● GIVEN PROBLEM: Repeat exactly each line of the data provided below.

● COLLECTED DATA:
______
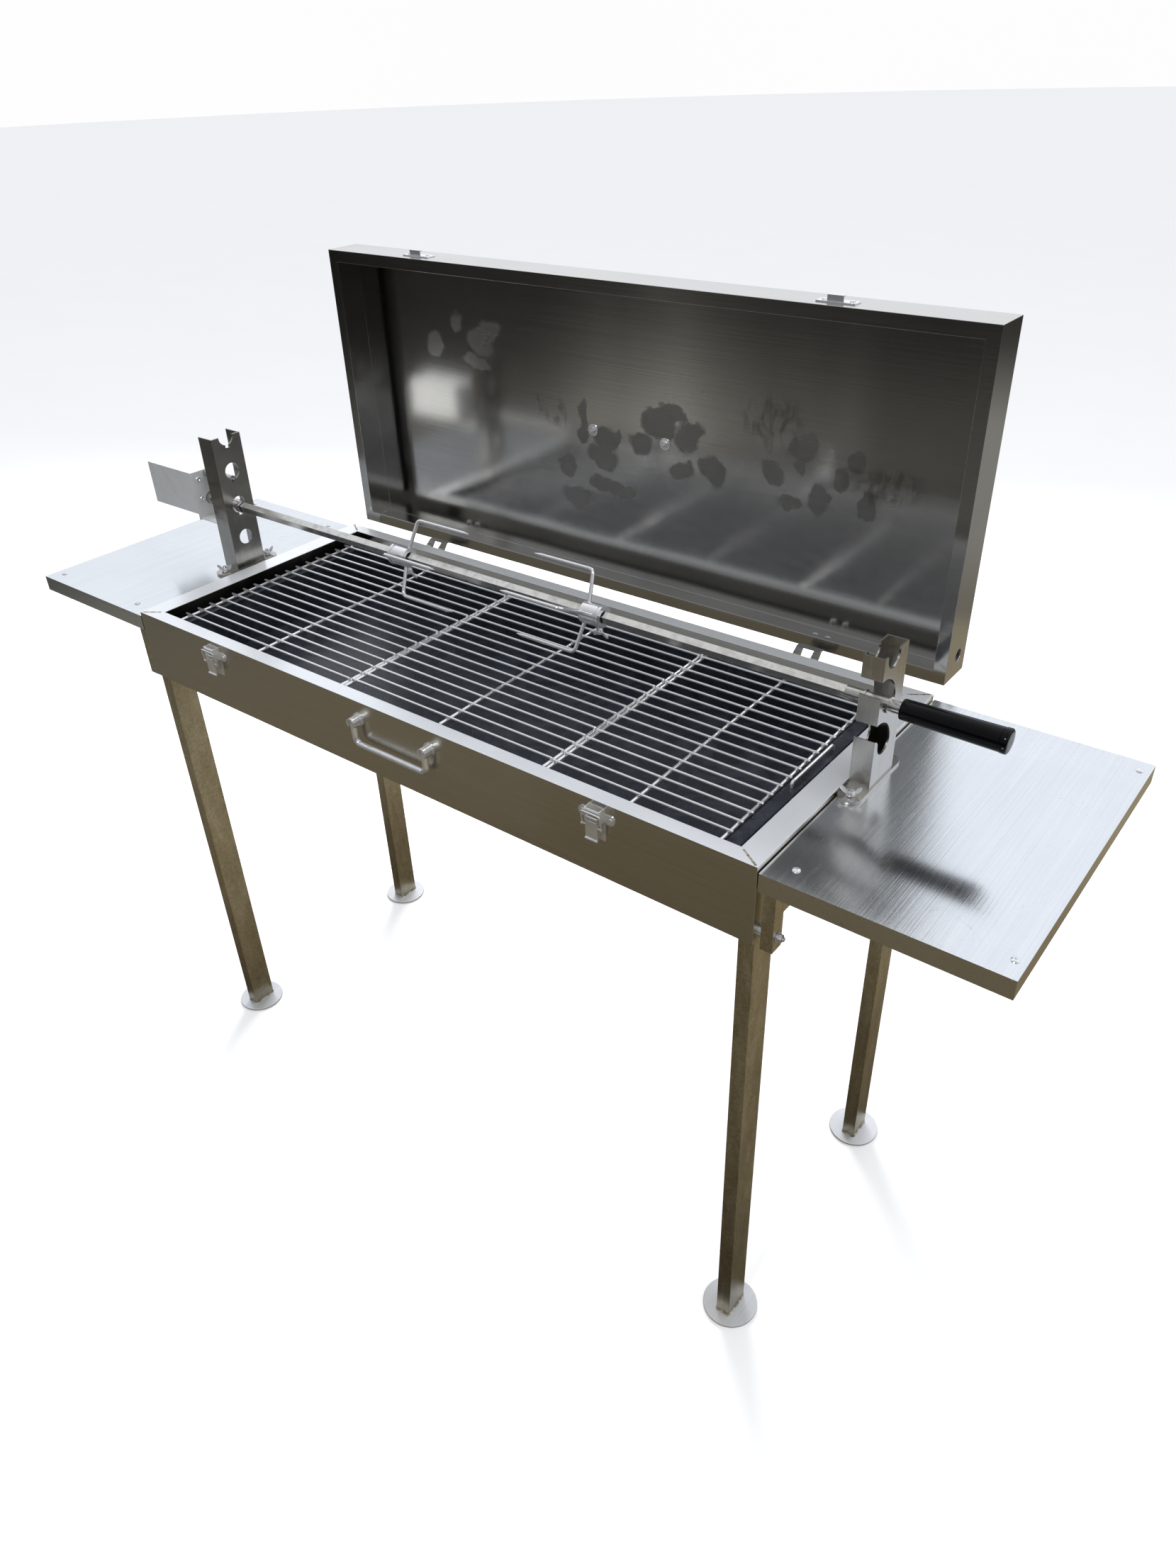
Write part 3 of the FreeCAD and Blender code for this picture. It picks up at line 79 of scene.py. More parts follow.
# ---------------------------------------------------------------- node helpers
class Nodes:
    """Small wrapper that builds a material's node graph."""

    def __init__(self, tree):
        self.tree = tree
        tree.nodes.clear()

    def add(self, kind, values=None, **props):
        node = self.tree.nodes.new(kind)
        for key, value in props.items():
            setattr(node, key, value)
        for key, value in (values or {}).items():
            self.put(node.inputs[key], value)
        return node

    def put(self, socket, value):
        if isinstance(value, bpy.types.NodeSocket):
            self.tree.links.new(value, socket)
        else:
            socket.default_value = value

    def math(self, op, a, b=0.0):
        return self.add("ShaderNodeMath", {0: a, 1: b}, operation=op).outputs[0]

    def vector(self, op, a, b):
        node = self.add("ShaderNodeVectorMath", {0: a, 1: b}, operation=op)
        return node.outputs["Value" if op == "LENGTH" else "Vector"]

    def coords(self, scale=(1, 1, 1), rotation=(0, 0, 0), offset=(0, 0, 0)):
        """Object coordinates in metres, scaled."""
        tex = self.add("ShaderNodeTexCoord")
        return self.add("ShaderNodeMapping", {"Vector": tex.outputs["Object"], "Scale": scale,
                                              "Rotation": rotation, "Location": offset}).outputs[0]

    def noise(self, vector, scale=1.0, detail=3.0, rough=0.5, distortion=0.0, output="Fac"):
        node = self.add("ShaderNodeTexNoise", {"Vector": vector, "Scale": scale, "Detail": detail,
                                               "Roughness": rough, "Distortion": distortion})
        return node.outputs[output]

    def voronoi(self, vector, scale, output="Distance"):
        return self.add("ShaderNodeTexVoronoi", {"Vector": vector, "Scale": scale}).outputs[output]

    def ramp(self, value, stops):
        """stops = [(position, grey or colour)]"""
        node = self.add("ShaderNodeValToRGB", {"Fac": value})
        elements = node.color_ramp.elements
        while len(elements) < len(stops):
            elements.new(0.5)
        for element, (position, colour) in zip(elements, stops):
            element.position = position
            element.color = (colour,) * 3 + (1,) if isinstance(colour, (int, float)) else tuple(colour)
        return node.outputs[0]

    def mix(self, factor, a, b, blend="MIX"):
        node = self.add("ShaderNodeMix", data_type="RGBA", blend_type=blend)
        self.put(node.inputs[0], factor)
        self.put(node.inputs[6], a)
        self.put(node.inputs[7], b)
        return node.outputs[2]

    def bump(self, height, strength, distance, normal=None):
        node = self.add("ShaderNodeBump", {"Height": height, "Strength": strength, "Distance": distance})
        if normal is not None:
            self.put(node.inputs["Normal"], normal)
        return node.outputs[0]

    def blot(self, where, centre, size, edge=0.35):
        """Soft-edged ellipsoid mask: 1 inside, 0 outside."""
        off = self.vector("SUBTRACT", where, tuple(centre))
        near = self.vector("DIVIDE", off, tuple(size))
        return self.ramp(self.vector("LENGTH", near, (0, 0, 0)), [(1 - edge, 1.0), (1.0, 0.0)])

    def either(self, masks):
        """Largest of several masks."""
        total = masks[0]
        for mask in masks[1:]:
            total = self.math("MAXIMUM", total, mask)
        return total


def new_material(name):
    material = bpy.data.materials.new(name)
    material.use_nodes = True
    nodes = Nodes(material.node_tree)
    shader = nodes.add("ShaderNodeBsdfPrincipled")
    out = nodes.add("ShaderNodeOutputMaterial")
    nodes.put(out.inputs["Surface"], shader.outputs[0])
    return material, nodes, shader.inputs


def rgb(r, g, b):
    """Colour from screen values 0-255."""
    def linear(value):
        level = value / 255
        return level / 12.92 if value <= 10 else ((level + 0.055) / 1.055) ** 2.4

    return (linear(r), linear(g), linear(b), 1)


# ---------------------------------------------------------------- materials
def brushed(n, s, grain, tint, rough, spread=0.06, lengthwise=True, strength=0.10):
    """Shared brushed-sheet set-up: fine lines in colour, roughness and bump, and a stretched highlight."""
    fine = n.noise(n.coords(grain), 1.0, 4.0, 0.65)
    cloud = n.noise(n.coords(), 5.0, 4.0, 0.55, 0.4)
    tone = n.math("ADD", n.math("MULTIPLY", fine, 0.55), n.math("MULTIPLY", cloud, 0.45))
    low, high = tint
    colour = n.mix(n.ramp(tone, [(0.34, 0), (0.66, 1)]), rgb(*low), rgb(*high))
    s["Metallic"].default_value = 1.0
    s["Anisotropic"].default_value = 0.6
    s["Anisotropic Rotation"].default_value = 0.25 if lengthwise else 0.0
    n.put(s["Tangent"], n.add("ShaderNodeCombineXYZ", {0: 1.0, 1: 0.02, 2: 0.03}).outputs[0])
    level = n.math("ADD", n.math("MULTIPLY", n.math("SUBTRACT", tone, 0.5), spread * 2), rough)
    normal = n.bump(fine, strength, 0.0003)
    return colour, level, normal, cloud


def scratches(n, scale=7.0, width=0.004, offset=(0, 0, 0)):
    """Thin wandering scratch lines as a mask."""
    field = n.noise(n.coords((1, 1, 1), (0.3, 0.5, 0.8), offset), scale, 2.0, 0.5, 5.0)
    return n.ramp(field, [(0.5 - width, 0), (0.5, 1), (0.5 + width, 0)])


# Where hands have wiped the inside of the lid, in mm: x and z of a group's middle from the middle of the
# handle, half width, half height, number of patches and their size.
WIPED_DARK = ((-60, -40, 60, 70, 8, 20), (80, 0, 70, 50, 7, 24), (290, -10, 90, 50, 8, 20))
WIPED_LIGHT = ((-280, 90, 70, 40, 5, 20),)
WIPED_FAINT = ((-140, 10, 25, 15, 2, 22), (300, 0, 130, 100, 2, 45))


def wiped_patches(groups):
    """Centre and half size in mm of each patch, spread evenly over its group on a loose spiral."""
    low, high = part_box("lid_handle_posts")
    handle = (low + high) / 2 / MM
    draw = random.Random(5)
    patches = []
    for x, z, wide, tall, count, size in groups:
        for k in range(count):
            angle, reach = k * math.radians(137.5), math.sqrt((k + 0.5) / count)
            patches.append((handle.x + x + wide * reach * math.cos(angle) + draw.uniform(-8, 8),
                            handle.z + z + tall * reach * math.sin(angle) + draw.uniform(-8, 8),
                            size * draw.uniform(0.6, 1.5), size * draw.uniform(0.5, 1.1)))
    return patches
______
● OUTPUT FOR THIS EXERCISE:
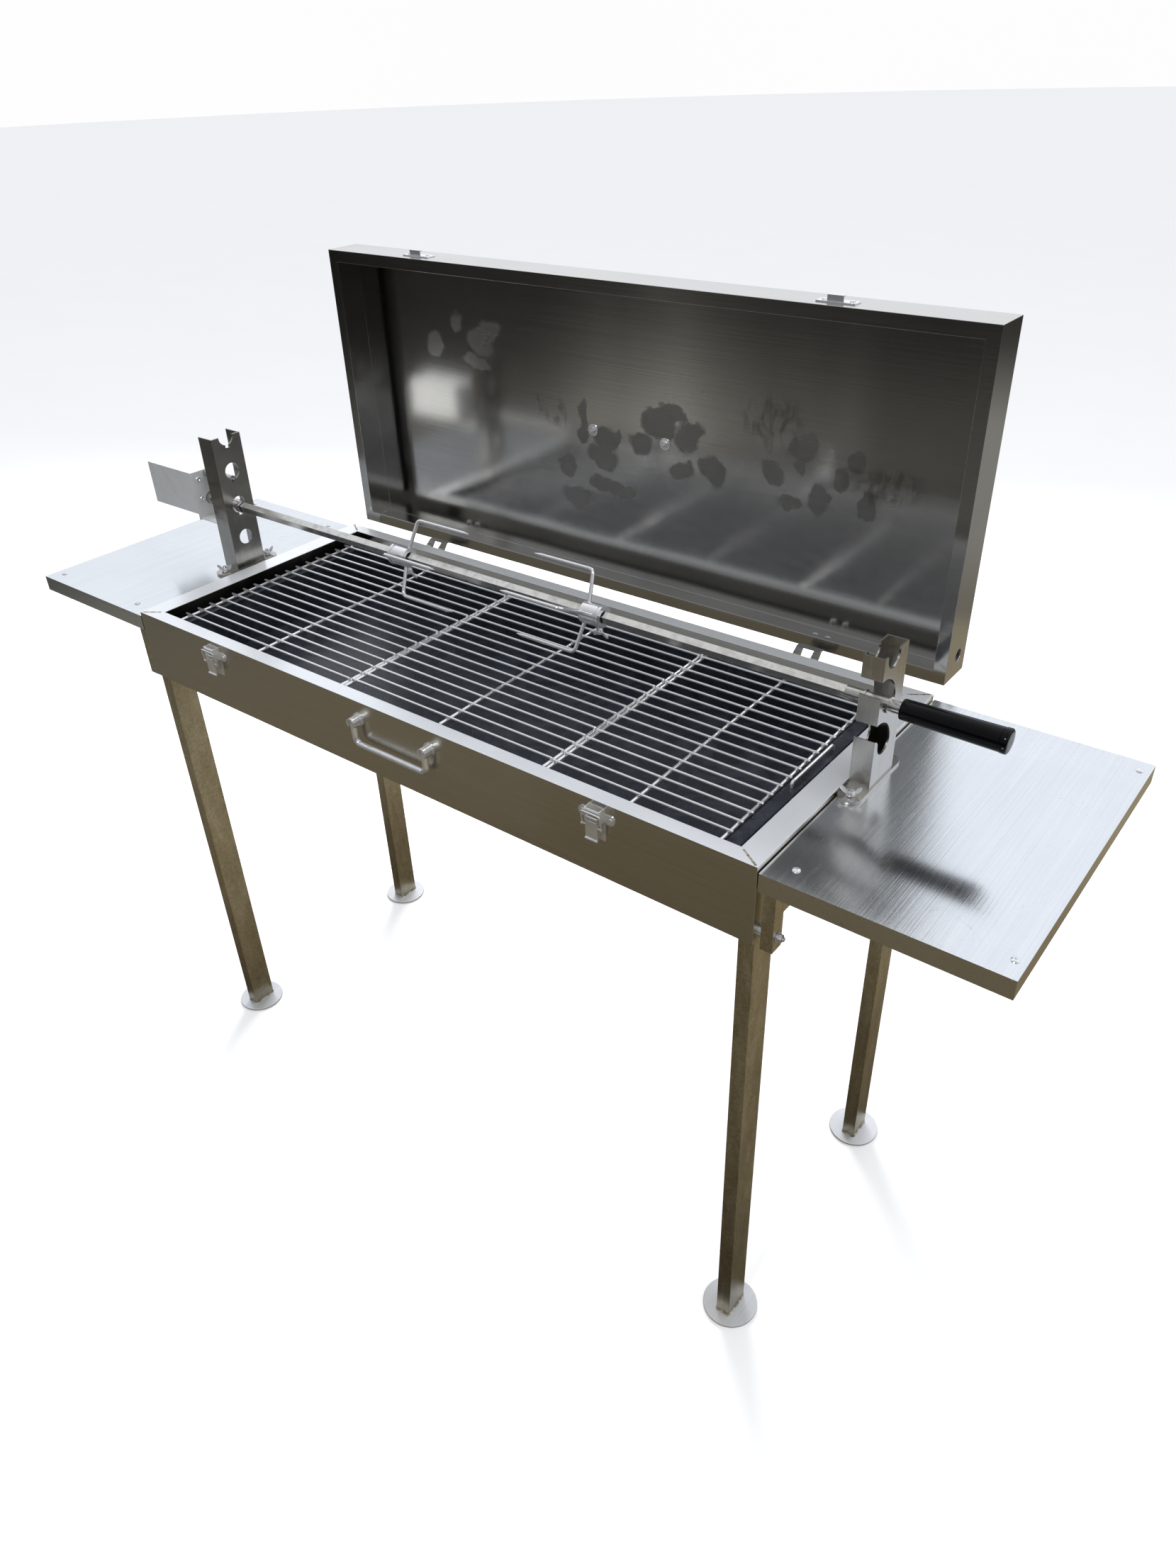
Write part 3 of the FreeCAD and Blender code for this picture. It picks up at line 79 of scene.py. More parts follow.
# ---------------------------------------------------------------- node helpers
class Nodes:
    """Small wrapper that builds a material's node graph."""

    def __init__(self, tree):
        self.tree = tree
        tree.nodes.clear()

    def add(self, kind, values=None, **props):
        node = self.tree.nodes.new(kind)
        for key, value in props.items():
            setattr(node, key, value)
        for key, value in (values or {}).items():
            self.put(node.inputs[key], value)
        return node

    def put(self, socket, value):
        if isinstance(value, bpy.types.NodeSocket):
            self.tree.links.new(value, socket)
        else:
            socket.default_value = value

    def math(self, op, a, b=0.0):
        return self.add("ShaderNodeMath", {0: a, 1: b}, operation=op).outputs[0]

    def vector(self, op, a, b):
        node = self.add("ShaderNodeVectorMath", {0: a, 1: b}, operation=op)
        return node.outputs["Value" if op == "LENGTH" else "Vector"]

    def coords(self, scale=(1, 1, 1), rotation=(0, 0, 0), offset=(0, 0, 0)):
        """Object coordinates in metres, scaled."""
        tex = self.add("ShaderNodeTexCoord")
        return self.add("ShaderNodeMapping", {"Vector": tex.outputs["Object"], "Scale": scale,
                                              "Rotation": rotation, "Location": offset}).outputs[0]

    def noise(self, vector, scale=1.0, detail=3.0, rough=0.5, distortion=0.0, output="Fac"):
        node = self.add("ShaderNodeTexNoise", {"Vector": vector, "Scale": scale, "Detail": detail,
                                               "Roughness": rough, "Distortion": distortion})
        return node.outputs[output]

    def voronoi(self, vector, scale, output="Distance"):
        return self.add("ShaderNodeTexVoronoi", {"Vector": vector, "Scale": scale}).outputs[output]

    def ramp(self, value, stops):
        """stops = [(position, grey or colour)]"""
        node = self.add("ShaderNodeValToRGB", {"Fac": value})
        elements = node.color_ramp.elements
        while len(elements) < len(stops):
            elements.new(0.5)
        for element, (position, colour) in zip(elements, stops):
            element.position = position
            element.color = (colour,) * 3 + (1,) if isinstance(colour, (int, float)) else tuple(colour)
        return node.outputs[0]

    def mix(self, factor, a, b, blend="MIX"):
        node = self.add("ShaderNodeMix", data_type="RGBA", blend_type=blend)
        self.put(node.inputs[0], factor)
        self.put(node.inputs[6], a)
        self.put(node.inputs[7], b)
        return node.outputs[2]

    def bump(self, height, strength, distance, normal=None):
        node = self.add("ShaderNodeBump", {"Height": height, "Strength": strength, "Distance": distance})
        if normal is not None:
            self.put(node.inputs["Normal"], normal)
        return node.outputs[0]

    def blot(self, where, centre, size, edge=0.35):
        """Soft-edged ellipsoid mask: 1 inside, 0 outside."""
        off = self.vector("SUBTRACT", where, tuple(centre))
        near = self.vector("DIVIDE", off, tuple(size))
        return self.ramp(self.vector("LENGTH", near, (0, 0, 0)), [(1 - edge, 1.0), (1.0, 0.0)])

    def either(self, masks):
        """Largest of several masks."""
        total = masks[0]
        for mask in masks[1:]:
            total = self.math("MAXIMUM", total, mask)
        return total


def new_material(name):
    material = bpy.data.materials.new(name)
    material.use_nodes = True
    nodes = Nodes(material.node_tree)
    shader = nodes.add("ShaderNodeBsdfPrincipled")
    out = nodes.add("ShaderNodeOutputMaterial")
    nodes.put(out.inputs["Surface"], shader.outputs[0])
    return material, nodes, shader.inputs


def rgb(r, g, b):
    """Colour from screen values 0-255."""
    def linear(value):
        level = value / 255
        return level / 12.92 if value <= 10 else ((level + 0.055) / 1.055) ** 2.4

    return (linear(r), linear(g), linear(b), 1)


# ---------------------------------------------------------------- materials
def brushed(n, s, grain, tint, rough, spread=0.06, lengthwise=True, strength=0.10):
    """Shared brushed-sheet set-up: fine lines in colour, roughness and bump, and a stretched highlight."""
    fine = n.noise(n.coords(grain), 1.0, 4.0, 0.65)
    cloud = n.noise(n.coords(), 5.0, 4.0, 0.55, 0.4)
    tone = n.math("ADD", n.math("MULTIPLY", fine, 0.55), n.math("MULTIPLY", cloud, 0.45))
    low, high = tint
    colour = n.mix(n.ramp(tone, [(0.34, 0), (0.66, 1)]), rgb(*low), rgb(*high))
    s["Metallic"].default_value = 1.0
    s["Anisotropic"].default_value = 0.6
    s["Anisotropic Rotation"].default_value = 0.25 if lengthwise else 0.0
    n.put(s["Tangent"], n.add("ShaderNodeCombineXYZ", {0: 1.0, 1: 0.02, 2: 0.03}).outputs[0])
    level = n.math("ADD", n.math("MULTIPLY", n.math("SUBTRACT", tone, 0.5), spread * 2), rough)
    normal = n.bump(fine, strength, 0.0003)
    return colour, level, normal, cloud


def scratches(n, scale=7.0, width=0.004, offset=(0, 0, 0)):
    """Thin wandering scratch lines as a mask."""
    field = n.noise(n.coords((1, 1, 1), (0.3, 0.5, 0.8), offset), scale, 2.0, 0.5, 5.0)
    return n.ramp(field, [(0.5 - width, 0), (0.5, 1), (0.5 + width, 0)])


# Where hands have wiped the inside of the lid, in mm: x and z of a group's middle from the middle of the
# handle, half width, half height, number of patches and their size.
WIPED_DARK = ((-60, -40, 60, 70, 8, 20), (80, 0, 70, 50, 7, 24), (290, -10, 90, 50, 8, 20))
WIPED_LIGHT = ((-280, 90, 70, 40, 5, 20),)
WIPED_FAINT = ((-140, 10, 25, 15, 2, 22), (300, 0, 130, 100, 2, 45))


def wiped_patches(groups):
    """Centre and half size in mm of each patch, spread evenly over its group on a loose spiral."""
    low, high = part_box("lid_handle_posts")
    handle = (low + high) / 2 / MM
    draw = random.Random(5)
    patches = []
    for x, z, wide, tall, count, size in groups:
        for k in range(count):
            angle, reach = k * math.radians(137.5), math.sqrt((k + 0.5) / count)
            patches.append((handle.x + x + wide * reach * math.cos(angle) + draw.uniform(-8, 8),
                            handle.z + z + tall * reach * math.sin(angle) + draw.uniform(-8, 8),
                            size * draw.uniform(0.6, 1.5), size * draw.uniform(0.5, 1.1)))
    return patches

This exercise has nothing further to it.